Todd Davies: There was a time when the lines were blurred between risk management and internal audit. These days internal audit is focusing on coaching, strengthening and pushing risk management responsibility back into the organisation and confirming that this is working well.
Internal audit and fraud
The Australian Institute of Criminology reports that corporate fraud costs Australia some $8.5 billion a year and that the incidence is on the rise. Fraud can undermine the performance of an organisation and damage the reputation of both the company and its directors, and it is up to the board to satisfy itself that internal audit is managing the risk in an effective way. Geoff Peck, managing director, forensic accounting and advisory at FTI Consulting, suggests that directors need the answers to five key questions.

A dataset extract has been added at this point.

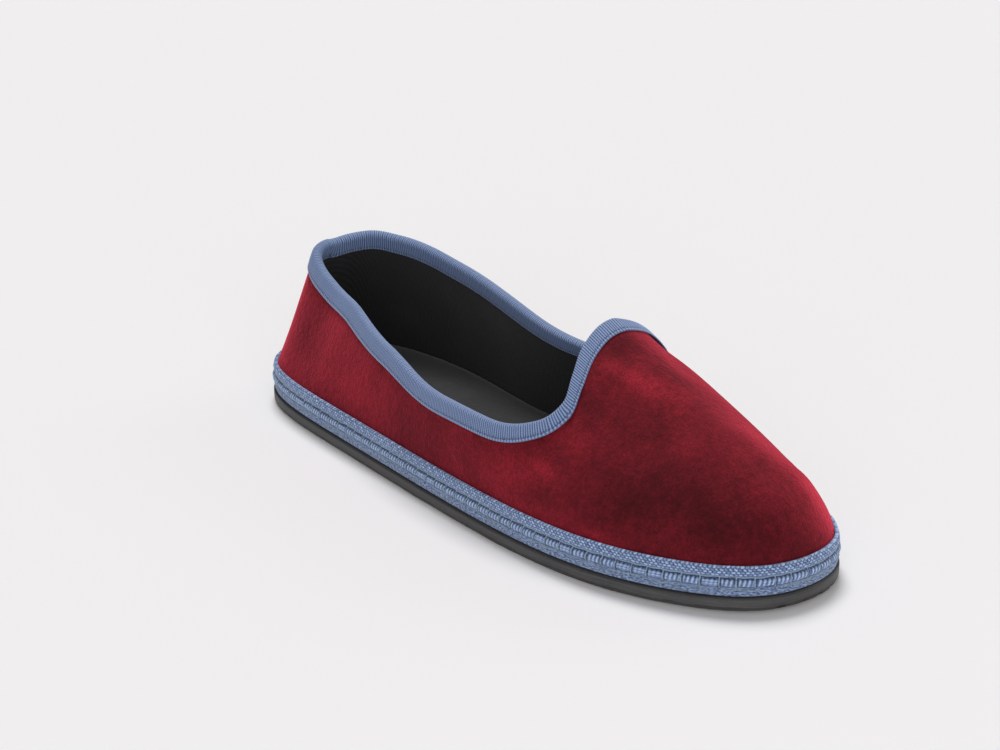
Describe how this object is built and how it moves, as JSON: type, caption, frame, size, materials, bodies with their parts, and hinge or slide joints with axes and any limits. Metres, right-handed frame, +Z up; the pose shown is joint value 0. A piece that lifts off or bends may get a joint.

1. Does the internal audit team have appropriate experience? People who perpetrate fraud have often had years of practice. Internal audit should include specialists with the expertise to spot red flags when they are examining transactions or staff behaviour.
2. Does the team undertake fraud-specific controls testing? An accompanied “walk-through” of higher risk activities by the internal audit team can detect weaknesses in fraud control that sample testing of transactions and reviews of data may not. For example, sitting with an accounts payable clerk as he or she works can uncover opportunities for fraud.
3. Does the team have the appropriate level of maturity? Directors should be mindful of any limitations. For example, they might need to engage external help to assess strategic risks associated with a new venture or objective, or to review the control environment of a particular line of business.
4. Does the team have a post-event review plan? If a fraud event is detected, internal audit should conduct a review to search out any weaknesses in control that may have contributed to the incident.
5. Does internal audit communicate directly to the audit and risk committee? It is imperative that bad news is escalated quickly and without interference from management.